Task statement – Nothing but the lines from the one containing "binding_rivets()" down to the one containing "if empty is", both included, should be echoed, and each exactly as it stands.

Dataset extract –
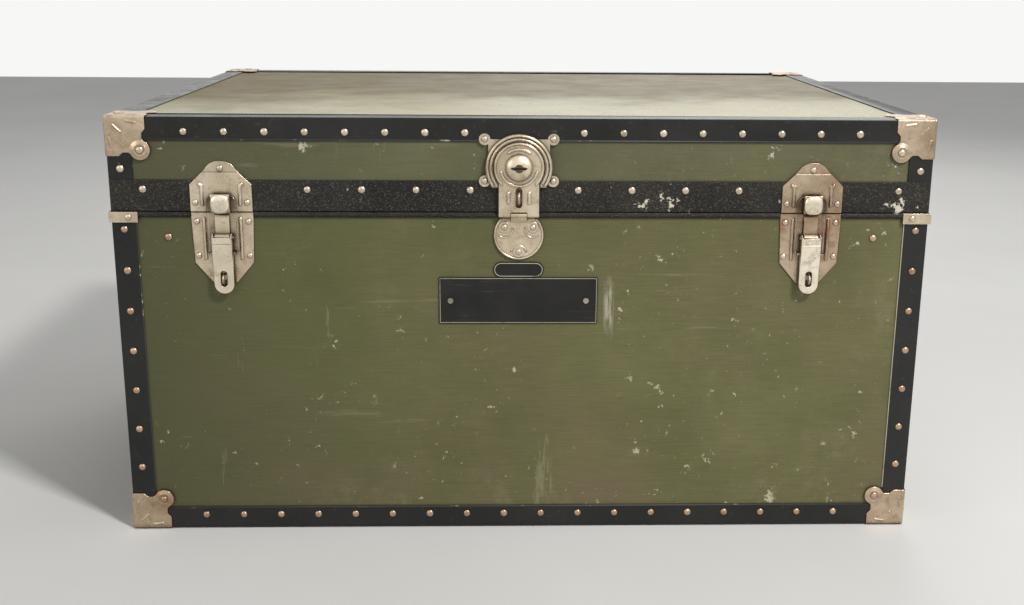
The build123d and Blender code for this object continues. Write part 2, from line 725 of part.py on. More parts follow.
def hasp():
    """The hasp: a round head, a neck with the staple slot, and the two outer hinge knuckles."""
    x = fittings_x
    c = lock_centre
    outline = Pos(x, c) * RegularPolygon(head_radius, round_sides)
    outline += Pos(x, (axis_height + c) / 2) * Rectangle(neck_width, c - axis_height)
    sheet = on_side("front", outline, hasp_out, hasp_sheet)
    front_out = hasp_out + hasp_sheet
    rim = Pos(x, c) * (RegularPolygon(head_radius, round_sides) - RegularPolygon(head_radius - head_rim_width, round_sides))
    rim -= Pos(x, c - head_radius) * Rectangle(neck_width - 8, head_radius)
    sheet += on_side("front", rim, front_out, head_rim_rise)
    for start, size in ((52, 76), (197, 58), (285, 58)):
        sheet += arc_rib(20.5, start, size, 2.6, front_out, 1.3)
    for sign in (-1, 1):
        sheet += raised_rib(x + sign * 11.5, axis_height + 13, axis_height + 27, front_out, 4.0, 1.5)
    sheet += rod("front", x - neck_width / 2, x + neck_width / 2, hasp_axis_out, axis_height,
                 hasp_barrel_radius)
    gap = hasp_middle_knuckle / 2 + knuckle_gap
    sheet -= slab("front", x - gap, x + gap, axis_height - 5, axis_height + hasp_barrel_radius + 0.5,
                  0, front_out + 1)
    sheet -= rod("front", x - neck_width, x + neck_width, hasp_axis_out, axis_height,
                 hasp_pin_radius + plug_play)
    slot_middle = axis_height + (hasp_slot_bottom + hasp_slot_top) / 2
    slot = SlotOverall(hasp_slot_top - hasp_slot_bottom, hasp_slot_width, rotation=90)
    sheet -= on_side("front", Pos(x, slot_middle) * slot, 0, 30)
    sheet -= on_side("front", Pos(x, c) * Circle(plug_radius + plug_play), 0, 30)
    for sign in (-1, 1):
        inner = bolt_width / 2 + 0.3
        rail = sorted((sign * inner, sign * (inner + 1.8)))
        lip = sorted((sign * (inner - 1.2), sign * (inner + 1.8)))
        back = keeper_out + 0.2
        sheet += slab("front", x + rail[0], x + rail[1], c + 9, c + 21, back, hasp_out)
        sheet += slab("front", x + lip[0], x + lip[1], c + 9, c + 21, back, back + 0.4)
    return sheet


def lock():
    """The lock: plate, staple, hasp, dome, plug, bolt, hinge pin and the round body plate."""
    x = fittings_x
    c = lock_centre
    parts["lock_plate"] = lock_plate()
    parts["lock_staple"] = staple(x, axis_height + staple_centre, staple_span + staple_wire, staple_wire,
                                  keeper_out, staple_out)
    parts["hasp"] = hasp()
    front_out = hasp_out + hasp_sheet
    dome = dome_solid(x, c, front_out)
    plug_out = front_out + dome_height - plug_reach
    dome -= on_side("front", Pos(x, c) * Circle(plug_radius + plug_play), front_out - 1, 20)
    keyway = Pos(x, c) * SlotOverall(keyway_length, keyway_width)
    dome -= on_side("front", keyway, front_out + dome_height * 0.35, 20)
    parts["lock_dome"] = dome
    bolt_out = hasp_out - 0.3 - bolt_thickness
    plug_back = hasp_out + 0.1
    plug = on_side("front", Pos(x, c) * Circle(plug_radius), plug_back, plug_out - plug_back)
    plug -= on_side("front", Pos(x, c) * Rectangle(2 * plug_radius + 1, keyway_width * 0.6), plug_out - 4, 5)
    crank = crank_radius * math.sqrt(0.5)
    plug += on_side("front", Pos(x + crank, c - crank) * Circle(crank_pin_radius), bolt_out + 0.2,
                    plug_back - bolt_out)
    parts["key_plug"] = plug
    bolt = slab("front", x - bolt_width / 2, x + bolt_width / 2, c - bolt_tail, c + bolt_tip,
                bolt_out, bolt_out + bolt_thickness)
    play = 0.4
    bolt -= slab("front", x + crank - crank_pin_radius - play, x + crank_radius + crank_pin_radius + play,
                 c - crank - crank_pin_radius - play, c - crank + crank_pin_radius + play,
                 bolt_out - 1, bolt_out + 3)
    parts["lock_bolt"] = bolt
    parts["hasp_pin"] = rod("front", x - neck_width / 2 - 0.4, x + neck_width / 2 + 0.4, hasp_axis_out,
                            axis_height, hasp_pin_radius)
    centre = axis_height - disc_drop + 2.4
    flat = axis_height - disc_top_drop + 2.4
    outline = Pos(x, centre) * RegularPolygon(disc_radius, round_sides)
    outline -= Pos(x, flat + 50) * Rectangle(4 * disc_radius, 100)
    plate = on_side("front", outline, 0, plate_thickness)
    for u, up in disc_fixings():
        boss = Pos(x + u, up) * RegularPolygon(6.6, 12)
        plate += on_side("front", boss & outline, plate_thickness, 0.6)
    half = hasp_middle_knuckle / 2
    points = [(0, flat - 4), (plate_thickness + 0.8, flat - 4), (hasp_axis_out + 1.4, axis_height - 2),
              (hasp_axis_out, axis_height), (hasp_axis_out - 2.2, axis_height)]
    plate += across(profile_up("front", points), x - half, x + half)
    plate += rod("front", x - half, x + half, hasp_axis_out, axis_height, hasp_barrel_radius)
    plate -= rod("front", x - half - 1, x + half + 1, hasp_axis_out, axis_height, hasp_pin_radius)
    parts["hasp_disc_plate"] = plate


def dome_solid(x, c, out):
    """The domed housing of the key plug, in bevelled layers."""
    dome = None
    layers = 3
    for i in range(layers):
        a = math.pi / 2 * i / layers
        b = math.pi / 2 * (i + 0.94) / layers
        low = dome_height * math.sin(a)
        rise = dome_height * math.sin(math.pi / 2 * (i + 1) / layers) - low
        slope = math.degrees(math.atan(dome_radius * (math.cos(a) - math.cos(b)) / rise))
        outline = Pos(x, c) * RegularPolygon(dome_radius * math.cos(a), 2 * small_sides)
        layer = on_side("front", outline, out + low, rise, taper=slope)
        dome = layer if dome is None else dome + layer
    return dome


def disc_fixings():
    """Where the round plate is riveted: two above, one below."""
    high = seam_height - disc_fixing_drop
    return [(-disc_fixing_across, high), (disc_fixing_across, high), (0, seam_height - disc_foot_fixing_drop)]


def plate_rivets():
    """The rivets of the latch and lock plates, on the body and on the lid."""
    body = []
    lid = []
    for sign in (-1, 1):
        centre = fittings_x + sign * latch_offset
        for side in (-1, 1):
            for drop in (11, 50):
                body.append(rivet("front", centre + side * 28.5, seam_height - drop, plate_thickness,
                                  fixing_radius, fixing_height))
            lid.append(rivet("front", centre + side * 28.5, lid_bottom + 10, keeper_out,
                             fixing_radius, fixing_height))
        lid.append(rivet("front", centre, lid_bottom + keeper_height - 8, plate_thickness,
                         fixing_radius, fixing_height))
        for up in (ear_up, -ear_down):
            lid.append(rivet("front", fittings_x + sign * ear_across, lock_centre + up, keeper_out,
                             fixing_radius, fixing_height))
    for u, up in disc_fixings():
        body.append(rivet("front", fittings_x + u, up, plate_thickness + 0.6, fixing_radius, fixing_height))
    parts["body_plate_rivets"] = group(body)
    parts["lid_plate_rivets"] = group(lid)


def plates():
    """The blank name plate with its screws, and the blank badge above it."""
    x = fittings_x
    outline = Pos(x, seam_height - name_plate_drop) * Rectangle(name_plate_width, name_plate_height)
    plate = on_side("front", outline, 0, plate_thickness)
    screws = []
    for sign in (-1, 1):
        spot = Pos(x + sign * name_screw_across, seam_height - name_plate_drop)
        plate -= on_side("front", spot * RegularPolygon(1.6, 6), -1, 5)
        head = on_side("front", spot * RegularPolygon(3.2, small_sides), plate_thickness, 1.2)
        head -= on_side("front", spot * Rot(0, 0, 30) * Rectangle(8, 0.9), plate_thickness + 0.6, 2)
        screws.append(head + on_side("front", spot * RegularPolygon(1.5, 6), 0, plate_thickness))
    parts["name_plate"] = plate
    parts["name_plate_screws"] = group(screws)
    badge = Pos(x, seam_height - badge_drop) * SlotOverall(badge_width, badge_height)
    parts["badge_plate"] = on_side("front", badge, 0, 1.2)


def rear_hinges():
    """Two butt hinges on the back: body leaf, lid leaf and pin."""
    body = []
    lid = []
    pins = []
    pitch = hinge_width / hinge_knuckles
    for place in (-hinge_offset, hinge_offset):
        u0 = place - hinge_width / 2
        top = seam_height - 3.4
        body_leaf = slab("back", u0, u0 + hinge_width, top - hinge_leaf, top, 0, plate_thickness)
        low = lid_bottom + 3.4
        lid_leaf = slab("back", u0, u0 + hinge_width, low, low + hinge_leaf, binding_thickness, keeper_out)
        for k in range(hinge_knuckles):
            a = u0 + k * pitch + (knuckle_gap if k else 0)
            b = u0 + (k + 1) * pitch - (knuckle_gap if k < hinge_knuckles - 1 else 0)
            barrel = rod("back", a, b, hinge_axis_out, hinge_axis_height, hinge_barrel_radius)
            if k % 2 == 0:
                points = [(0, top - 4), (plate_thickness, top - 4),
                          (hinge_axis_out + 2, hinge_axis_height - 2),
                          (hinge_axis_out - 2, hinge_axis_height), (1.6, top)]
                body_leaf += barrel + across(profile_up("back", points), a, b, "back")
            else:
                points = [(binding_thickness, low + 4), (binding_thickness, low),
                          (hinge_axis_out - 2, hinge_axis_height), (hinge_axis_out + 2, hinge_axis_height + 2),
                          (keeper_out, low + 4)]
                lid_leaf += barrel + across(profile_up("back", points), a, b, "back")
        bore = rod("back", u0 - 1, u0 + hinge_width + 1, hinge_axis_out, hinge_axis_height,
                   hinge_pin_radius)
        wide = rod("back", u0 - 1, u0 + hinge_width + 1, hinge_axis_out, hinge_axis_height,
                   hinge_pin_radius + plug_play)
        body.append(body_leaf - bore)
        lid.append(lid_leaf - wide)
        pins.append(rod("back", u0 - 0.6, u0 + hinge_width + 0.6, hinge_axis_out, hinge_axis_height,
                        hinge_pin_radius))
    parts["hinge_leaves_body"] = group(body)
    parts["hinge_leaves_lid"] = group(lid)
    parts["hinge_pins"] = group(pins)


def end_handle(side):
    """A bowed leather handle, its flat ends held under two pressed steel caps."""
    plane = sides[side]
    half = handle_length / 2
    lay = handle_thickness / 2

    def at(u, out):
        return plane.from_local_coords((u, handle_height, out))

    flat = half - handle_end
    turn = 2 * math.atan(handle_bow / flat)
    foot = handle_foot_radius
    crown = flat / math.sin(turn) - foot
    crown_centre = lay + handle_bow - crown

    def on_foot(sign, angle):
        return at(sign * (flat - foot * math.sin(angle)), lay + foot * (1 - math.cos(angle)))

    def on_crown(angle):
        return at(crown * math.sin(angle), crown_centre + crown * math.cos(angle))

    path = Wire([
        Line(at(-half, lay), at(-flat, lay)),
        ThreePointArc(on_foot(-1, 0), on_foot(-1, turn / 2), on_foot(-1, turn)),
        ThreePointArc(on_crown(-turn), on_crown(0), on_crown(turn)),
        ThreePointArc(on_foot(1, turn), on_foot(1, turn / 2), on_foot(1, 0)),
        Line(at(flat, lay), at(half, lay)),
    ])
    section = Plane(origin=at(-half, lay), x_dir=(0, 0, 1), z_dir=plane.x_dir)
    outline = chamfer(Rectangle(handle_width, handle_thickness).vertices(), handle_thickness * 0.25)
    parts["handle_" + side] = sweep(section * outline, path=path)
    caps = []
    wall = handle_cap_thickness
    for sign in (-1, 1):
        middle = sign * (half - handle_cap_length / 2 + 6)
        u0 = middle - handle_cap_length / 2
        u1 = middle + handle_cap_length / 2
        inner = handle_width / 2 + handle_play
        top = handle_thickness + handle_play
        cap = slab(side, u0, u1, handle_height - handle_cap_width / 2, handle_height + handle_cap_width / 2,
                   0, wall)
        cap += slab(side, u0 + 3, u1 - 3, handle_height - inner - wall, handle_height + inner + wall,
                    0, top + wall)
        hollow = (u0 - 1, half + handle_play) if sign > 0 else (-half - handle_play, u1 + 1)
        cap -= slab(side, hollow[0], hollow[1], handle_height - inner, handle_height + inner, -1, top)
        caps.append(cap)
    parts["handle_caps_" + side] = group(caps)


panels()
collar()
bindings()
rim_clips()
corner_caps()
binding_rivets()
latches()
lock()
plate_rivets()
plates()
rear_hinges()
end_handle("left")
end_handle("right")

os.makedirs("parts", exist_ok=True)
for name, shape in parts.items():
    export_step(Pos(0, centre_shift, 0) * shape, f"parts/{name}.step")
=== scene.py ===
import json
import math
import random

import bmesh
import bpy
from mathutils import Matrix, Vector


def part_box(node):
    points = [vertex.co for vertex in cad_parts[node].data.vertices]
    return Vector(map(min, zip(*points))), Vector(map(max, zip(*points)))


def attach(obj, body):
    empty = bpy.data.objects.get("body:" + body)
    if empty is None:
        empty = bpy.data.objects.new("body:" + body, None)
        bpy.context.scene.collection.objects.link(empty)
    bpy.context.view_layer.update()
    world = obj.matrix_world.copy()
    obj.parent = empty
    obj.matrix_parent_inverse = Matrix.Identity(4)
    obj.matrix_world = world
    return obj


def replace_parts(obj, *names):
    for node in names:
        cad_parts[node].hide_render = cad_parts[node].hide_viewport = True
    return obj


# Dressing of the travel trunk. Metres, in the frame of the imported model: front towards -Y, +Z up.
# A CAD node gets a material as it is, or a fuller piece that replaces it. Further pieces ride on its body.

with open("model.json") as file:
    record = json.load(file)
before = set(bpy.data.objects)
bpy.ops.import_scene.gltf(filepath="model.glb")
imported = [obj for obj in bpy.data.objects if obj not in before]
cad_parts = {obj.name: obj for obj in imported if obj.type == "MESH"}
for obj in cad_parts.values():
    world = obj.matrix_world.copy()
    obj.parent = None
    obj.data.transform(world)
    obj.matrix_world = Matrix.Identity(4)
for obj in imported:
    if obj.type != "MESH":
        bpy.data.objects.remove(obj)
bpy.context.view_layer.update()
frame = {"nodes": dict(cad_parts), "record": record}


def box_of(node):
    """The lowest and the highest corner of a node's box."""
    low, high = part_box(node)
    return Vector(low), Vector(high)


def middle_of(node):
    low, high = box_of(node)
    return (low + high) / 2


# Sizes shared by several pieces
body_low = box_of("body_front")[0]
lid_low, lid_high = box_of("lid_top")
box_middle = Vector((0.0, (lid_low.y + lid_high.y) / 2, (body_low.z + lid_high.z) / 2))
front_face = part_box("lid_edge_bindings")[0][1]
binding_width = 0.026
binding_thickness = 0.0015
bead_radius = 0.0011
wire_radius = 0.0014
bail_foot_inset = 0.0055
cap_rib_height = 0.0008
plate_front = 0.0015
weld_distance = 2e-6
outward = Vector((0, -1, 0))
rightward = Vector((1, 0, 0))
rusty_caps = ("base_cap_front_left", "lid_cap_back_right", "base_cap_back_right")

# Camera, solved from the trunk's outline; lengths in the photograph are pixels of a 1024 wide frame
photo_width = 1024
photo_height = 605
focal_pixels = 1216.6
principal_x = 535.3
principal_y = 280.0
camera_down = 14.12
camera_turn = -1.87
camera_roll = 0.5
camera_from_front = Vector((-0.0305, -1.3364, 0.6396))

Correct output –
binding_rivets()
latches()
lock()
plate_rivets()
plates()
rear_hinges()
end_handle("left")
end_handle("right")

os.makedirs("parts", exist_ok=True)
for name, shape in parts.items():
    export_step(Pos(0, centre_shift, 0) * shape, f"parts/{name}.step")
=== scene.py ===
import json
import math
import random

import bmesh
import bpy
from mathutils import Matrix, Vector


def part_box(node):
    points = [vertex.co for vertex in cad_parts[node].data.vertices]
    return Vector(map(min, zip(*points))), Vector(map(max, zip(*points)))


def attach(obj, body):
    empty = bpy.data.objects.get("body:" + body)
    if empty is None:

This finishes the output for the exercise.